Confidentiality obligations survive termination for five (5) years, or longer for trade secrets or where required by applicable law.
Non-Solicitation
During the engagement and for twelve (12) months following termination, the client will not solicit or hire Sliceo personnel who had direct involvement with the client, except through general public job postings not targeted at Sliceo personnel. Breach may result in injunctive relief and liquidated damages equal to fifty percent (50%) of the individual’s annual compensation.
Indemnification
Each party agrees to indemnify and hold the other harmless from third-party claims arising from its breach, negligence, misconduct, or violation of law. Sliceo will indemnify the client against third-party claims alleging that deliverables infringe U.S. intellectual property rights, subject to stated limitations and exclusions.
Termination
Either party may terminate this Agreement with thirty (30) days’ written notice. Immediate termination is permitted for uncured material breach, unlawful requests, or unsafe or unethical circumstances. Upon termination, the client must pay for all services rendered through the termination date.
Limitation of Liability
Neither party is liable for indirect, incidental, consequential, or punitive damages. Each party’s total liability is capped at the fees paid or payable for the services giving rise to the claim during the twelve (12) months preceding the event. These limitations do not apply to fraud, willful misconduct, or liabilities that cannot be limited by law.
Disclaimers
Services are provided as-is, without warranties of results. Sliceo warrants only that services will be performed in a professional and workmanlike manner. The client’s exclusive remedy for non-conforming services is re-performance or refund of fees for the affected services.

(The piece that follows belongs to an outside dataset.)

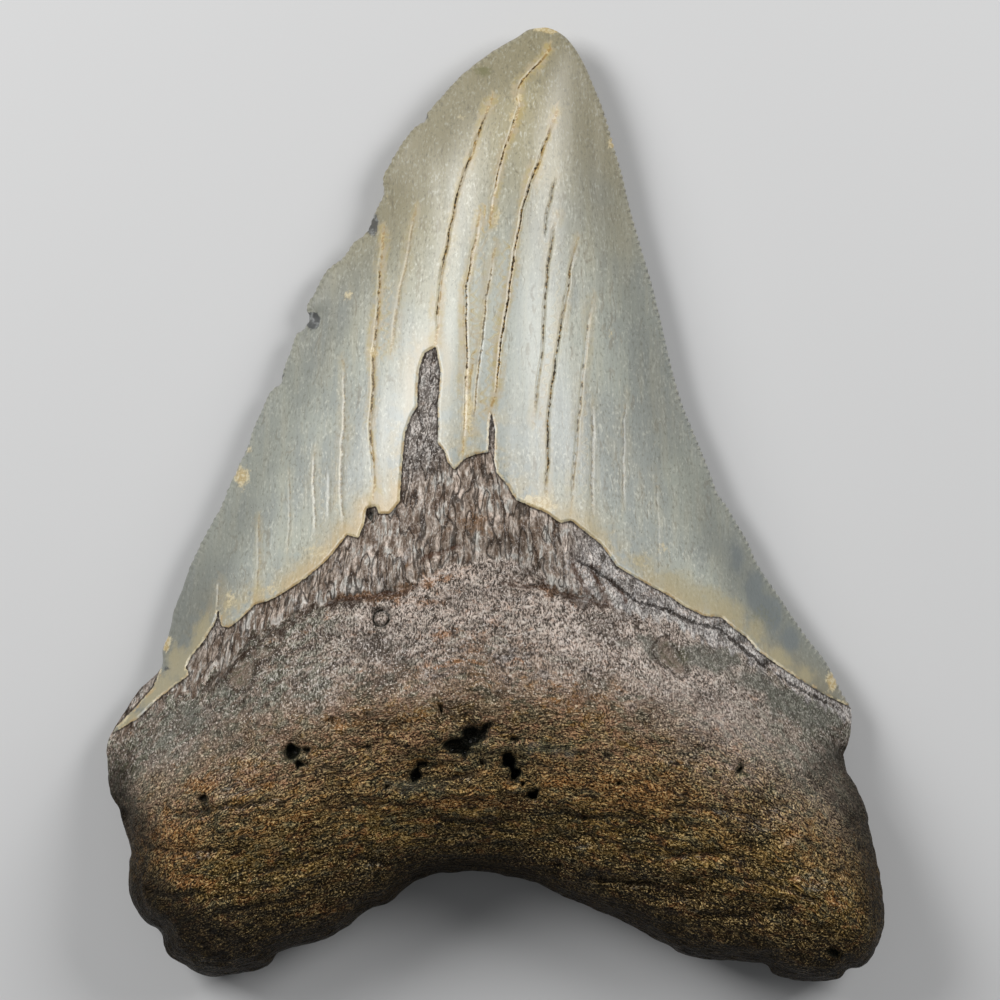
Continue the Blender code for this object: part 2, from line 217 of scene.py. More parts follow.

Governing Law and Dispute Resolution
This Agreement is governed by the laws of the Commonwealth of Virginia. Except for excluded claims, disputes will be resolved by binding arbitration in Virginia. Jury trials and class actions are waived.
Acceptance and Entire Agreement
By using Sliceo’s services or entering into an engagement, the client confirms acceptance of these Terms. These Terms, together with any written engagement documents, constitute the entire agreement between the parties and supersede all prior agreements. Amendments must be in writing and agreed by both parties.